Approximation for \hat{Y}_0: As n \to \infty, \hat{\theta} \to \theta, so we have: f(x_0, \hat{\theta}) \approx f(x_0, \theta) + \mathbf{f}_0(\theta)' [\hat{\theta} - \theta], where: \mathbf{f}_0(\theta) = \left( \frac{\partial f(x_0, \theta)}{\partial \theta_1}, \dots, \frac{\partial f(x_0, \theta)}{\partial \theta_p} \right)'.
Error Approximation: \begin{aligned}Y_0 - \hat{Y}_0 &\approx Y_0 - f(x_0,\theta) - f_0(\theta)'[\hat{\theta}-\theta] \\&= \epsilon_0 - f_0(\theta)'[\hat{\theta}-\theta]\end{aligned}
Variance of Y_0 - \hat{Y}_0: \begin{aligned} \text{Var}(Y_0 - \hat{Y}_0) &\approx \text{Var}(\epsilon_0 - \mathbf{f}_0(\theta)' [\hat{\theta} - \theta]) \\ &= \sigma^2 + \sigma^2 \mathbf{f}_0(\theta)' [\mathbf{F}(\theta)' \mathbf{F}(\theta)]^{-1} \mathbf{f}_0(\theta) \\ &= \sigma^2 \big(1 + \mathbf{f}_0(\theta)' [\mathbf{F}(\theta)' \mathbf{F}(\theta)]^{-1} \mathbf{f}_0(\theta)\big). \end{aligned}
Hence, the prediction error Y_0 - \hat{Y}_0 follows an asymptotic normal distribution:
Y_0 - \hat{Y}_0 \sim AN\big(0, \sigma^2 \big(1 + \mathbf{f}_0(\theta)' [\mathbf{F}(\theta)' \mathbf{F}(\theta)]^{-1} \mathbf{f}_0(\theta)\big)\big).

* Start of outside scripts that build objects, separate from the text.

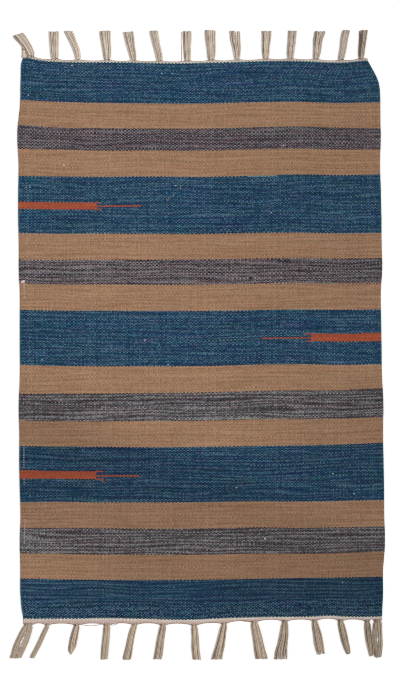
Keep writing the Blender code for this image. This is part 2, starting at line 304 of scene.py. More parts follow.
def fieldRow(along, warps):  # points of one pick line, at these warp counts
    share = np.interp(warps, counts, shares)
    across = outline("left", along) * (1 - share) + outline("right", along) * share
    y = along + weftRise(across, along)
    leftDraw, rightDraw = drawnIn(along)
    left, right = outline("left", y[0]) + leftDraw, outline("right", y[-1]) - rightDraw
    across = left * (1 - share) + right * share
    return across, along + weftRise(across, along)


def fieldGrid(warps, alongs):
    grid = np.zeros((len(alongs), len(warps), 3))
    for row, along in zip(grid, alongs):
        row[:, 0], row[:, 1] = fieldRow(along, warps)
    return grid


def gridFaces(rows, columns, first, turned=False):
    index = first + np.arange(rows * columns).reshape(rows, columns)
    corners = [index[:-1, :-1], index[:-1, 1:], index[1:, 1:], index[1:, :-1]]
    faces = np.stack(corners, -1).reshape(-1, 4)
    return (faces[:, ::-1] if turned else faces).tolist(), index


def rim(index):  # a grid's edge, anticlockwise from its first corner
    return [*index[0, :-1], *index[:-1, -1], *index[-1, :0:-1], *index[:0:-1, 0]]


def joinRims(upper, lower, step):  # a wall between two edges, the upper one finer
    faces = []
    for i in range(len(lower)):
        j = (i + 1) % len(lower)
        line = [upper[(i * step + k) % len(upper)] for k in range(step + 1)]
        faces.append([int(v) for v in (lower[i], lower[j], *reversed(line))])
    return faces


def clothMesh(name, upper, lower, uvUpper, uvLower, step):
    upperFaces, upperIndex = gridFaces(*upper.shape[:2], 0)
    first = upper.shape[0] * upper.shape[1]
    lowerFaces, lowerIndex = gridFaces(*lower.shape[:2], first, turned=True)
    walls = joinRims(rim(upperIndex), rim(lowerIndex), step)
    points = np.concatenate([upper.reshape(-1, 3), lower.reshape(-1, 3)]) + offset
    mesh = bpy.data.meshes.new(name)
    mesh.from_pydata(points.tolist(), [], upperFaces + lowerFaces + walls)
    uv = np.concatenate([uvUpper.reshape(-1, 2), uvLower.reshape(-1, 2)])
    corners = np.empty(len(mesh.loops), np.int32)
    mesh.loops.foreach_get("vertex_index", corners)
    layer = mesh.uv_layers.new(name="weave")
    layer.data.foreach_set("uv", uv[corners].astype(np.float32).ravel())
    mesh.shade_smooth()
    mesh.update()
    return mesh


def swellWave(x, y, rate, sway, swayRate):
    return np.sin(x * rate + sway * np.sin(y * swayRate))


def makeField():
    values = fieldValues
    warps = np.arange(2 * values["warps"] + 1) / 2
    alongs = np.linspace(clothBottom, clothTop, values["rows"] + 1)
    upper = fieldGrid(warps, alongs)
    rib = values["ribDepth"] * (np.arange(len(warps)) % 2 == 0)
    x, y = upper[..., 0], upper[..., 1]
    wave = swellWave(x, y, *values["waves"][0]) * swellWave(y, x, *values["waves"][1])
    upper[..., 2] = values["thickness"] - rib - values["swell"] * (1 - wave)
    selvedge, beside, end = values["edges"]
    upper[:, [0, -1], 2] = selvedge * values["thickness"]
    upper[:, [1, -2], 2] -= beside * values["thickness"]
    upper[[0, -1], :, 2] *= end
    step = values["undersideStep"]
    lower = fieldGrid(warps[::step], alongs[::step])
    uvUpper = np.stack(np.meshgrid(warps, (alongs - clothBottom) / values["pickPitch"]), -1)
    uvLower = uvUpper[::step, ::step]
    mesh = clothMesh("wovenField", upper, lower, uvUpper, uvLower, step)
    return newObject("wovenField", mesh, weaveMaterial())


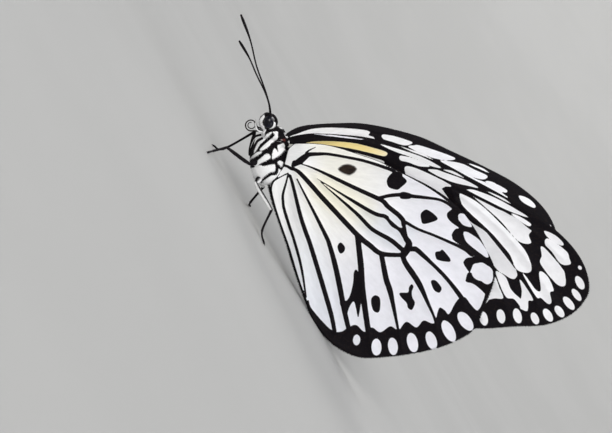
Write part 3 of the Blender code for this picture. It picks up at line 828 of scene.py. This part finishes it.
def wing_net(outline, lines):
    """Rim, vein and filling points of a wing joined into triangles."""
    rim = evenly(catmull_rom(outline, closed=True), WING_STEP, closed=True)
    ring = np.vstack([rim, rim[:1]])
    edges = [(i, (i + 1) % len(rim)) for i in range(len(rim))]
    points = [rim]
    count = len(rim)
    veins = [evenly(catmull_rom(line), WING_STEP) for line, _ in lines.values()]
    for path in veins:
        keep = inside(path, rim) & (near_line(path, ring)[0] > VEIN_END_GAP)
        number = count + np.cumsum(keep) - 1
        edges += [(int(number[i]), int(number[i + 1])) for i in np.flatnonzero(keep[:-1] & keep[1:])]
        points.append(path[keep])
        count += int(keep.sum())
    low, high = rim.min(axis=0), rim.max(axis=0)
    columns = np.arange(low[0], high[0], WING_STEP)
    rows = np.arange(low[1], high[1], WING_STEP * 0.866)
    shifts = np.arange(len(rows)) % 2 * WING_STEP / 2
    grid = np.array([(column + shift, row) for row, shift in zip(rows, shifts) for column in columns])
    grid = grid[inside(grid, rim)]
    for path, share in [(ring, RIM_CLEAR)] + [(path, VEIN_CLEAR) for path in veins]:
        grid = grid[near_line(grid, path)[0] > share * WING_STEP]
    flat, _, faces, origins, _, _ = geometry.delaunay_2d_cdt(
        [Vector(point) for point in np.vstack(points + [grid]).tolist()], edges, [], 1, 1e-5
    )
    on_rim = np.array([any(index < len(rim) for index in origin) for origin in origins])
    return np.array([tuple(point) for point in flat]), np.array(faces), on_rim, ring, veins


def plan_wing(kind, outline, lines, look):
    """What both wings of a pair share: the net, its veins and its markings."""
    spots, faces, on_rim, ring, veins = wing_net(outline, lines)
    rim, _ = near_line(spots, ring)
    rim[on_rim] = 0.0
    vein = np.min([near_line(spots, path)[0] for path in veins], axis=0)
    wave = np.array([noise.noise(Vector((a / WAVE, b / WAVE, 3.7))) for a, b in spots.tolist()])
    sag = PLEAT * (1 - np.exp(-((vein / PLEAT_WIDTH) ** 2))) * ramp(rim, 0.0, 2.0)
    swell = WAVE_HEIGHT * wave * ramp(rim, 0.0, 6.0) * ramp(spots[:, 0], 4, 16)
    half = (MEMBRANE_HALF + VEIN_RISE * np.exp(-((vein / VEIN_WIDTH) ** 2))) * ramp(rim, -0.1, 0.6)
    half[on_rim] = 0.0
    edge = evenly(catmull_rom(outline, closed=True), FRINGE_STEP, closed=True)
    ahead = unit(np.roll(edge, -1, axis=0) - np.roll(edge, 1, axis=0))
    out = np.stack([ahead[:, 1], -ahead[:, 0]], 1)
    if inside(edge[:1] + out[:1] * 0.2, edge)[0]:
        out = -out
    fringe = (edge, ahead, out, look(edge - out * 0.15, np.zeros(len(edge)))[0])
    return spots, faces, on_rim, sideways(kind, spots) - sag + swell, half, look(spots, rim), fringe


def flow_of(spots):
    """Where a scale sits along and across the rows that fan out from the wing's root."""
    a, b = (spots - FAN_CENTRE).T
    return np.stack([np.arctan2(b, a) * FAN_ROWS, np.hypot(b, a) * 0.5, np.zeros(len(a))], 1)


def unwrap_of(spots):
    return (spots + (4.0, 44.0)) / (140.0, 56.0)


def build_wing(kind, name, side, plan, material):
    spots, faces, on_rim, middle, half, looks, fringe = plan
    free = np.flatnonzero(~on_rim)
    upper = np.arange(len(spots))
    upper[free] = len(spots) + np.arange(len(free))
    low = np.insert(spots, 1, side * middle - half, axis=1)
    high = np.insert(spots, 1, side * middle + half, axis=1)[free]
    (low_ink, low_pale), (high_ink, high_pale) = looks if side == LEFT else looks[::-1]
    unwrap, flow = unwrap_of(spots), flow_of(spots)
    corners = np.vstack([unwrap[faces].reshape(-1, 2), unwrap[faces[:, ::-1]].reshape(-1, 2) + (0.5, 0.0)])
    both = Shapes()
    both.add(
        np.vstack([low, high]), np.vstack([faces, upper[faces[:, ::-1]]]), corners,
        ink=np.concatenate([low_ink, high_ink[free]]), pale=np.vstack([low_pale, high_pale[free]]),
        flow=np.vstack([flow, flow[free] + (0.0, 0.0, 9.0)]),
    )
    add_fringe(both, kind, side, *fringe)
    both.piece(name, material, "wing_scales", name)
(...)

A 100(1-\alpha)\% prediction interval for Y_0 is:
\hat{Y}_0 \pm t_{(1-\alpha/2, n-p)} s \sqrt{1 + \mathbf{f}_0(\hat{\theta})' [\mathbf{F}(\hat{\theta})' \mathbf{F}(\hat{\theta})]^{-1} \mathbf{f}_0(\hat{\theta})}.
where we substitute \hat{\theta} into \mathbf{f}_0 and \mathbf{F}. Recall s is the estiamte of \sigma.

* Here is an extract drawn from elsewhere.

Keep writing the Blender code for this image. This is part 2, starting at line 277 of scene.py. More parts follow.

Sometimes we want a confidence interval for E(Y_i) (i.e., the mean response at x_0), rather than a prediction interval for an individual future observation. In that case, the variance term for the random error \epsilon_0 is not included. Hence, the formula is the same but without the “+1”:
E(Y_0) \approx f(x_0; \theta),
and the confidence interval is:
f(x_0, \hat{\theta}) \pm t_{(1-\alpha/2, n-p)} s \sqrt{\mathbf{f}_0(\hat{\theta})' [\mathbf{F}(\hat{\theta})' \mathbf{F}(\hat{\theta})]^{-1} \mathbf{f}_0(\hat{\theta})}.
Summary
Linear Functions of the Parameters: A function f(x, \theta) is linear in \theta if it can be written in the form f(x, \theta) = \theta_1 g_1(x) + \theta_2 g_2(x) + \dots + \theta_p g_p(x) where g_j(x) do not depend on \theta. In this case, the Jacobian \mathbf{F}(\theta) does not depend on \theta itself (only on x_i), and exact formulas often match what is familiar from linear regression.
Nonlinear Functions of Parameters: If f(x, \theta) depends on \theta in a nonlinear way (e.g., \theta_1 e^{\theta_2 x}, \beta_1/\beta_2 or more complicated expressions), \mathbf{F}(\theta) depends on \theta. Estimation generally requires iterative numerical methods (e.g., Gauss–Newton, Levenberg–Marquardt), and the asymptotic results rely on evaluating partial derivatives at \hat{\theta}. Nevertheless, the final inference formulas—confidence intervals, prediction intervals—have a similar form, thanks to the asymptotic normality arguments.